The dancers in the Kit Kat Klub, under Dom Salinaro’s evocative choreography, garishly grind to the tacky syncopation of an all-girl band. Flamboyant floral dresses, from costume designer Pamela Johnston-Gill, express a personal desperation. A hanging, trapezoidal mirror reflects a blurred nightmare. And the rouged Berlin regulars, particularly copper-haired, strong-voiced, leggy Belle Calaway as the frayed Sally Bowles, deliver the jaded goods.

Pointedly, of course, almost all the major characters, including such key supporting roles as S. Marc Jordan’s Jewish merchant and Gay Hagen’s landlady, are guilty of apathy. (“Governments come. Governments go,” says the Jewish merchant.) The exception is the scrubbed innocent, the American writer, impressively played by Michael G. Hawkins.
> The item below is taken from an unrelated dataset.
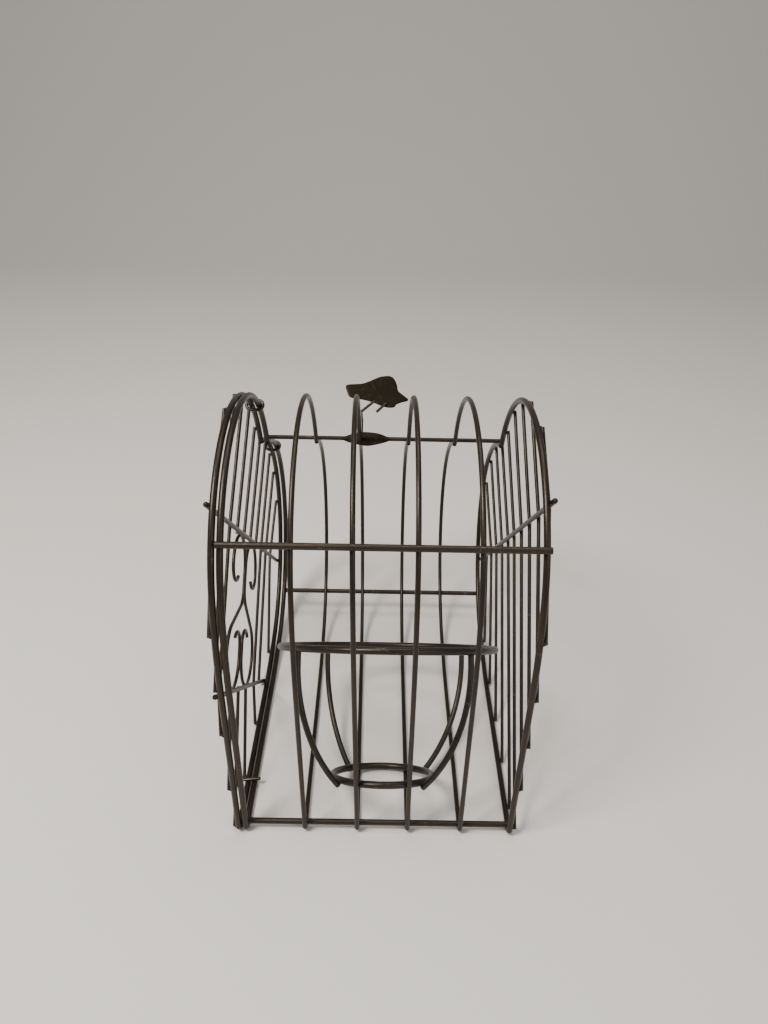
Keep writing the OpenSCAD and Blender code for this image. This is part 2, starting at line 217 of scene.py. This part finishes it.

Steven Smith’s musical direction and Ken Holamon’s revolving set are first-rate, but acoustics in the middle of the 3,054-seat house are not consistently bell-like in clarity of line and lyric.

The musical itself is brilliant. Creator Harold Prince was on the money, and John Kander and Fred Ebb’s music always knows where it’s going. So, largely, does this production, down to such light touches as the Kit Kat Klub telephone girl (the darkly wan Teresa Brown) and the Fruit Shop Dance, an engagement party that unspools with insouciance.